Arguments from testimony rely on the testimony or experience of certain witnesses, possibly embodying the propositions of a specific revealed religion.
Swinburne argues that it is a principle of rationality that one should accept testimony unless there are strong reasons for not doing so.
The witness argument gives credibility to personal witnesses, contemporary and throughout the ages.
A variation of this is the argument from miracles which relies on testimony of supernatural events to establish the existence of God.
The majority argument argues that the theism of people throughout most of recorded history and in many different places provides prima facie demonstration of God's existence.
(And is just as valid an argument btw as any of the others, at least according to those who make it their business to study such things as theology and philosophy, science etc)
An argument for God is often made from an unlikely complete reversal in lifestyle by an individual towards God.
Paul of Tarsus, a persecutor of the early Christian church, became a pillar of the church after his conversion on the road to Damascus.
Modern day examples abound but are often given the somewhat derogatory term of Born again Christians.
The Scottish School of Common Sense led by Thomas Reid taught that the fact of the existence of God is accepted by us without knowledge of reasons but simply by a natural impulse.
That God exists, this school said, is one of the chief metaphysical principles that we accept not because they are evident in themselves or because they can be proved, but because common sense obliges us to accept them.
The Argument from a Proper Basis argues that belief in God is "properly basic"; that it is similar to statements like "I see a chair" or "I feel pain". Such beliefs are non-falsifiable and, thus, neither provable nor disprovable; they concern perceptual beliefs or indisputable mental states.
In Germany, the School of Friedrich Heinrich Jacobi taught that our reason is able to perceive the suprasensible.
Jacobi distinguished three faculties: sense, reason, and understanding.
Just as sense has immediate perception of the material so has reason immediate perception of the immaterial, while the understanding brings these perceptions to our consciousness and unites them to one another.
God's existence, then, cannot be proven (Jacobi, like Immanuel Kant, rejected the absolute value of the principle of causality), it must be felt by the mind.
In Emile, Jean-Jacques Rousseau asserted that when our understanding ponders over the existence of God it encounters nothing but contradictions; the impulses of our hearts, however, are of more value than the understanding, and these proclaim clearly to us the truths of natural religion, namely, the existence of God and the immortality of the soul.
The same theory was advocated in Germany by Friedrich Schleiermacher, who assumed an inner religious sense by means of which we feel religious truths.
According to Schleiermacher, religion consists solely in this inner perception, and dogmatic doctrines are inessential.
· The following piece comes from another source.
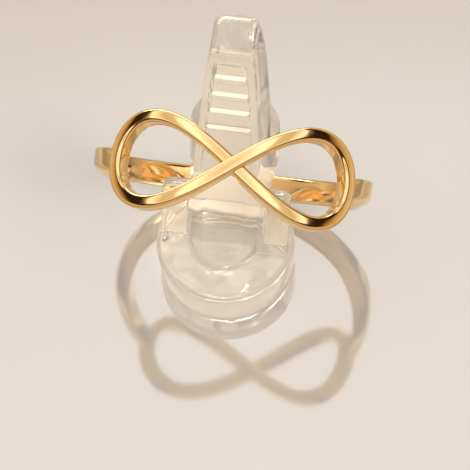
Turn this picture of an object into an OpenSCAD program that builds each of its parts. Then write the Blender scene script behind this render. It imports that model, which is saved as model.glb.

Many modern Protestant theologians follow in Schleiermacher's footsteps, and teach that the existence of God cannot be demonstrated; certainty as to this truth is only furnished us by inner experience, feeling, and perception.
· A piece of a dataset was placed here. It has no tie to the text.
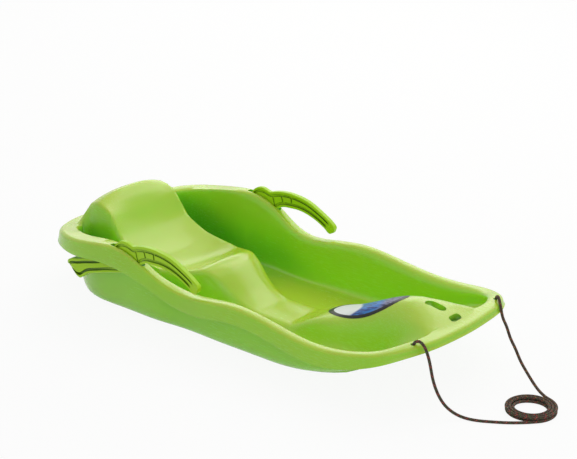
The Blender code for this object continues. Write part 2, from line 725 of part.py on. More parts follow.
def make_lever(side, look, pin_look):
    """One brake lever and the pin it turns on."""
    points = []
    for top_x, top_z, low_x, low_z, width, groove, outward in lever_stations(LEVER_STATIONS):
        up = np.array([top_x - low_x, top_z - low_z])
        height = float(np.linalg.norm(up))
        up /= height
        middle = np.array([top_x + low_x, top_z + low_z]) / 2
        right = lever_section(height, width, float(np.clip(groove, 0.0, 1.0)))
        ring = right + [(-out, rise) for out, rise in reversed(right)]
        for out, rise in ring:
            spot = middle + up * rise
            points.append((spot[0], side * (BRAKE_Y + outward + out), spot[1]))
    per_ring = 24
    faces = loft_faces(LEVER_STATIONS, per_ring)
    faces.append(tuple(range(per_ring)))
    end = len(points)
    faces.append(tuple(range(end - 1, end - per_ring - 1, -1)))
    lever = add_mesh("brake_lever_" + side_name(side), points, faces, look, sharp_deg=35)
    pivot = (BRAKE_PIVOT_X, BRAKE_PIVOT_Z)
    half = LEVER_BASE_WIDTH / 2
    middle_y = side * BRAKE_Y
    boss = prism("boss_guide_" + side_name(side), arc(pivot, 0.0072, 0, 337.5, 15),
                 middle_y - half + 0.0005, middle_y + half - 0.0005)
    combine(lever, boss, "UNION")
    for number, x in enumerate(CROSS_GROOVES):
        for face in (-1, 1):
            combine(lever, cross_groove(side, number, x, face), "DIFFERENCE")
    bore = prism("bore_guide_" + side_name(side), arc(pivot, PIN_RADIUS + CLEARANCE, 0, 345, 23),
                 middle_y - 0.02, middle_y + 0.02)
    combine(lever, bore, "DIFFERENCE")
    move_origin(lever, (BRAKE_PIVOT_X, middle_y, BRAKE_PIVOT_Z))
    half_pin = PIN_LENGTH / 2
    pin = prism("brake_pin_" + side_name(side), arc(pivot, PIN_RADIUS, 0, 345, 23),
                middle_y - half_pin, middle_y + half_pin)
    pin.data.materials.append(pin_look)
    pin.data.shade_smooth()
    pin.data.set_sharp_from_angle(angle=math.radians(40))
    move_origin(pin, (BRAKE_PIVOT_X, middle_y, BRAKE_PIVOT_Z))


def cross_groove(side, number, x, face):
    """A cutter for an upright groove that joins the two long ones, on one face of the lever."""
    rows = lever_stations(200)
    top_x, top_z, low_x, low_z, width, _, outward = rows[int(np.argmin(np.abs(rows[:, 0] - x)))]
    up = np.array([top_x - low_x, top_z - low_z])
    up /= np.linalg.norm(up)
    along = np.array([up[1], -up[0]]) * CROSS_GROOVE_WIDTH / 2
    margin = LEVER_FLANGE + LEVER_GROOVE / 2
    top = np.array([top_x, top_z]) - up * margin
    low = np.array([low_x, low_z]) + up * margin
    outline = [tuple(top + along), tuple(top - along), tuple(low - along), tuple(low + along)]
    middle_y = side * (BRAKE_Y + outward)
    near = middle_y + face * (LEVER_WEB / 2 + 0.0003)
    far = middle_y + face * (width / 2 + 0.002)
    name = f"groove_guide_{number}_{side_name(face)}_" + side_name(side)
    return prism(name, outline, *sorted((near, far)))


def make_sticker(look):
    """A thin oval sheet that lies just clear of the pad and takes its shape."""
    points, faces, normals = upper_surface()
    reach_x = STICKER_PLAN_LENGTH / 2 + 0.03
    reach_y = STICKER_WIDTH / 2 + 0.02
    chosen = []
    for face in faces:
        middle = points[list(face)].mean(axis=0)
        if abs(middle[0] - STICKER_CENTRE_X) < reach_x and abs(middle[1]) < reach_y:
            chosen.append(face)
    used = sorted({index for face in chosen for index in face})
    place = {index: number for number, index in enumerate(used)}
    low = points[used] + normals[used] * STICKER_LIFT
    high = low + normals[used] * STICKER_THICKNESS
    sheet = [tuple(place[i] for i in face) for face in chosen]
    count = len(used)
    solid = [tuple(count + i for i in face) for face in sheet]
    solid += [tuple(reversed(face)) for face in sheet]
    edges = {}
    for face in sheet:
        for a, b in zip(face, face[1:] + face[:1]):
            edges[(a, b)] = (b, a) in edges
            if (b, a) in edges:
                edges[(b, a)] = True
    for (a, b), shared in edges.items():
        if not shared:
            solid.append((a, b, count + b, count + a))
    sticker = add_mesh("front_sticker", np.vstack([low, high]), solid, look)
    angles = np.linspace(0, 2 * math.pi, STICKER_SIDES, endpoint=False)
    outline = [(STICKER_CENTRE_X + STICKER_PLAN_LENGTH / 2 * math.cos(a), STICKER_WIDTH / 2 * math.sin(a))
               for a in angles]
    combine(sticker, upright("oval_guide", outline, 0.0, 0.2), "INTERSECT")


def add_rope(name, points, resolution, look):
    """A tube along points, with filled caps."""
    data = bpy.data.curves.new(name, "CURVE")
    data.dimensions = "3D"
    data.bevel_depth = ROPE_RADIUS
    data.bevel_resolution = resolution
    data.use_fill_caps = True
    spline = data.splines.new("POLY")
    spline.points.add(len(points) - 1)
    for spot, point in zip(spline.points, points):
        spot.co = (*map(float, point), 1.0)
    add_object(name, data, look)


def coil_points():
    """The coil's centre line: in on the lower layer, out on the upper one, with straight ends."""
    total = int(round(COIL_TURNS * LOOP_POINTS))
    start = math.radians(COIL_START_DEG)
    centre = np.array([*COIL_CENTRE, 0.0])
    half = COIL_TURNS / 2
    points = []
    for step in range(total + 1):
        turn = step * COIL_TURNS / total
        angle = start + 2 * math.pi * turn
        from_end = min(turn, COIL_TURNS - turn)
        radius = COIL_OUTER_RADIUS - COIL_PITCH * from_end
        climb = np.clip((turn - half) / 0.5 + 0.5, 0, 1)
        height = ROPE_FLOOR + COIL_LAYER * climb * climb * (3 - 2 * climb)
        points.append(centre + np.array([radius * math.cos(angle), radius * math.sin(angle), height]))
    lead_in = points[0] - points[1]
    lead_in /= np.linalg.norm(lead_in)
    lead_out = points[-1] - points[-2]
    lead_out /= np.linalg.norm(lead_out)
    straight = 2 * ROPE_RADIUS
    return [points[0] + lead_in * straight] + points + [points[-1] + lead_out * straight]


def least_gap(points):
    """Least clear distance between stretches of the coil that are not neighbours."""
    spots = np.array(points)
    least = 1.0
    for i in range(len(spots)):
        for j in range(i + LOOP_POINTS // 2, len(spots) - 1):
            a = spots[j]
            b = spots[j + 1]
            t = np.clip(np.dot(spots[i] - a, b - a) / np.dot(b - a, b - a), 0, 1)
            least = min(least, float(np.linalg.norm(spots[i] - a - t * (b - a))))
    return least - 2 * ROPE_RADIUS


def run_points(route, side, coil_end, coil_next):
    """A free stretch: straight up through its hole, along the route, straight into the coil."""
    hole = np.array([ROPE_HOLE_X, side * ROPE_HOLE_Y, knot_top() + CLEARANCE])
    route = [(ROPE_HOLE_X + x, side * ROPE_HOLE_Y * y, z) for x, y, z in route]
    away = coil_end - coil_next
    away /= np.linalg.norm(away)
    face = coil_end + away * CLEARANCE
    ends = np.vstack([hole, hole + np.array([0, 0, 0.001]), np.array(route), face + away * 0.006, face])
    length = np.linalg.norm(np.diff(ends, axis=0), axis=1).sum()
    inner = smooth_curve(ends[1:-1], int(length / ARCH_STEP))
    arch = int(ARCH_LENGTH / ARCH_STEP)
    skip = int(ROPE_STEP / ARCH_STEP)
    chosen = list(range(arch)) + list(range(arch, len(inner) - skip // 2 - 1, skip)) + [len(inner) - 1]
    return np.vstack([ends[:1], inner[chosen], ends[-1:]])


def knot_top():
    """Height of a knot's flat top, just under the rim at the rope hole."""
    ring, _ = rim_columns(COLUMNS)
    near = int(np.argmin(np.hypot(ring[:, 0] - ROPE_HOLE_X, ring[:, 1] - ROPE_HOLE_Y)))
    return float(ring[near, 2]) - WALL - 0.0008


def make_knot(side, look):
    """A stopper knot with a short tail, as one turned form."""
    top = knot_top()
    profile = [(0.0040, 0.0), (0.0062, -0.0012), (KNOT_RADIUS, -0.0035), (0.0060, -0.0058),
               (KNOT_RADIUS, -0.0080), (0.0054, -0.0098), (ROPE_RADIUS, -KNOT_HEIGHT),
               (ROPE_RADIUS, -KNOT_HEIGHT - KNOT_TAIL)]
    around = 12
    points = []
    for radius, down in profile:
        for step in range(around):
            angle = 2 * math.pi * step / around
            points.append((ROPE_HOLE_X + radius * math.cos(angle),
                           side * ROPE_HOLE_Y + radius * math.sin(angle), top + down))
    faces = loft_faces(len(profile), around)
    faces.append(tuple(range(around)))
    end = len(points)
    faces.append(tuple(range(end - 1, end - around - 1, -1)))
    add_mesh("tow_rope_knot_" + side_name(side), points, faces, look, sharp_deg=60)


def make_rope(look):
    """The tow rope: two free stretches, the coil between them and the two knots."""
    coil = coil_points()
    print(f"coil: least gap to itself {least_gap(coil) * 1000:.2f} mm")
    add_rope("tow_rope_coil", coil, 1, look)
    right = run_points(RIGHT_ROUTE, -1, coil[0], coil[1])
    left = run_points(LEFT_ROUTE, 1, coil[-1], coil[-2])
    add_rope("tow_rope_right_run", right, 2, look)
    add_rope("tow_rope_left_run", left, 2, look)
    for side in (-1, 1):
        make_knot(side, look)


def main():
    clear_scene()
    hull_look = material("hull_plastic", HULL_COLOUR, 0.35)
    lever_look = material("lever_plastic", LEVER_COLOUR, 0.4)
    steel_look = material("pin_steel", STEEL_COLOUR, 0.3, metallic=1.0)
    rope_look = material("rope", ROPE_COLOUR, 0.85)
    sticker_look = material("sticker_film", STICKER_COLOUR, 0.3)
    make_hull(hull_look)
    for side in (-1, 1):
        make_lever(side, lever_look, steel_look)
    make_sticker(sticker_look)
    make_rope(rope_look)


main()
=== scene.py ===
"""Look of the plastic sled: finer tub, levers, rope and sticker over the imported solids.

Front is +X, left is +Y, up is +Z, all in metres, as in the solids.
"""
import math
from functools import partial

import bmesh
import bpy
import numpy as np
from mathutils import Matrix, Vector
from mathutils.bvhtree import BVHTree


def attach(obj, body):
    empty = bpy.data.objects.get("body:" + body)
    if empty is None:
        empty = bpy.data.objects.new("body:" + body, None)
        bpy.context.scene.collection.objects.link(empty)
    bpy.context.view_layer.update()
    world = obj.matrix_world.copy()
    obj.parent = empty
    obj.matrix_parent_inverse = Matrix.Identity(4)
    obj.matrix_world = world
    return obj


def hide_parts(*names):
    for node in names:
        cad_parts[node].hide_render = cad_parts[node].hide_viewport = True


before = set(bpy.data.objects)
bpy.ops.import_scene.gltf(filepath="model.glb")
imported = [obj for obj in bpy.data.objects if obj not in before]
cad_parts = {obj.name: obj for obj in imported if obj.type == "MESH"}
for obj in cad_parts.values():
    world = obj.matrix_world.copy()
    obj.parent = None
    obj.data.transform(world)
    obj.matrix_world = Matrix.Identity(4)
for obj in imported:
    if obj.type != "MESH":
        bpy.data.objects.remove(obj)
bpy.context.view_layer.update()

# Moulding
WALL = 0.003
CLEARANCE = 0.0003
COLUMNS = 104
FINE_COLUMNS = 300
CURVE_STEPS = 24

# Narrower faces are taken out after the booleans, and edges over these angles stay sharp
SLIVER = 1e-6
HULL_SHARP_DEG = 42
LEVER_SHARP_DEG = 35
STICKER_SHARP_DEG = 40
ROPE_SHARP_DEG = 60

# Rim of the tub, rear centre to nose centre along the left side. Each row is the outer top edge
# x, y, z, then the width of the flat top, the depth of the skirt and how far in the wall's foot is.
RIM = (
    (-0.4345, 0.0, 0.1012, 0.026, 0.0222, 0.053),
    (-0.4315, 0.055, 0.1032, 0.026, 0.0222, 0.052),
    (-0.4095, 0.108, 0.1102, 0.028, 0.0222, 0.05),
    (-0.36, 0.163, 0.1232, 0.034, 0.0232, 0.046),
    (-0.2895, 0.191, 0.1322, 0.035, 0.0282, 0.042),
    (-0.2135, 0.1932, 0.1427, 0.029, 0.0332, 0.041),
    (-0.1755, 0.1924, 0.1426, 0.024, 0.0362, 0.04),
    (-0.1395, 0.1905, 0.1312, 0.021, 0.0332, 0.038),
    (-0.1055, 0.1872, 0.1132, 0.019, 0.0272, 0.037),
    (-0.0705, 0.183, 0.0982, 0.021, 0.0262, 0.036),
    (-0.0325, 0.182, 0.0922, 0.022, 0.0272, 0.036),
    (0.0055, 0.184, 0.0952, 0.022, 0.0292, 0.037),
    (0.0805, 0.1845, 0.1042, 0.018, 0.0282, 0.038),
    (0.157, 0.1845, 0.0982, 0.016, 0.0272, 0.038),
    (0.2325, 0.187, 0.0882, 0.016, 0.0282, 0.038),
    (0.3085, 0.185, 0.0902, 0.016, 0.0262, 0.038),
    (0.3455, 0.179, 0.0957, 0.016, 0.0222, 0.037),
    (0.3795, 0.165, 0.1018, 0.017, 0.017, 0.036),
    (0.4065, 0.14, 0.1092, 0.019, 0.0135, 0.035),
    (0.4245, 0.105, 0.113, 0.021, 0.012, 0.034),
    (0.4323, 0.05, 0.1132, 0.021, 0.0118, 0.034),
    (0.4345, 0.0, 0.1132, 0.021, 0.0118, 0.034),
)
RIM_OUTER_RADIUS = 0.008
RIM_EDGE_INSET = 0.0025
SKIRT_FLARE = 0.003
SKIRT_BULGE = 0.35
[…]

Modernist Christianity also denies the demonstrability of the existence of God.
According to them we can only know something of God by means of the vital immanence, that is, under favorable circumstances the need of the divine dormant in our subconsciousness becomes conscious and arouses that religious feeling or experience in which God reveals himself to us.
In condemnation of this view the oath against modernism formulated by Pius X says: "Deum ... naturali rationis lumine per ea quae facta sunt, hoc est per visibilia creationis opera, tanquam causam per effectus certo cognosci adeoque demostrari etiam posse, profiteor." ("I declare that by the natural light of reason, God can be certainly known and therefore his existence demonstrated through the things that are made, i.e., through the visible works of creation, as the cause is known through its effects.")
Pascal's Wager (or Pascal's Gambit) is a suggestion posed by the French philosopher Blaise Pascal that even though the existence of God cannot be determined through reason, a person should "wager" as though God exists, because so living has everything to gain, and nothing to lose.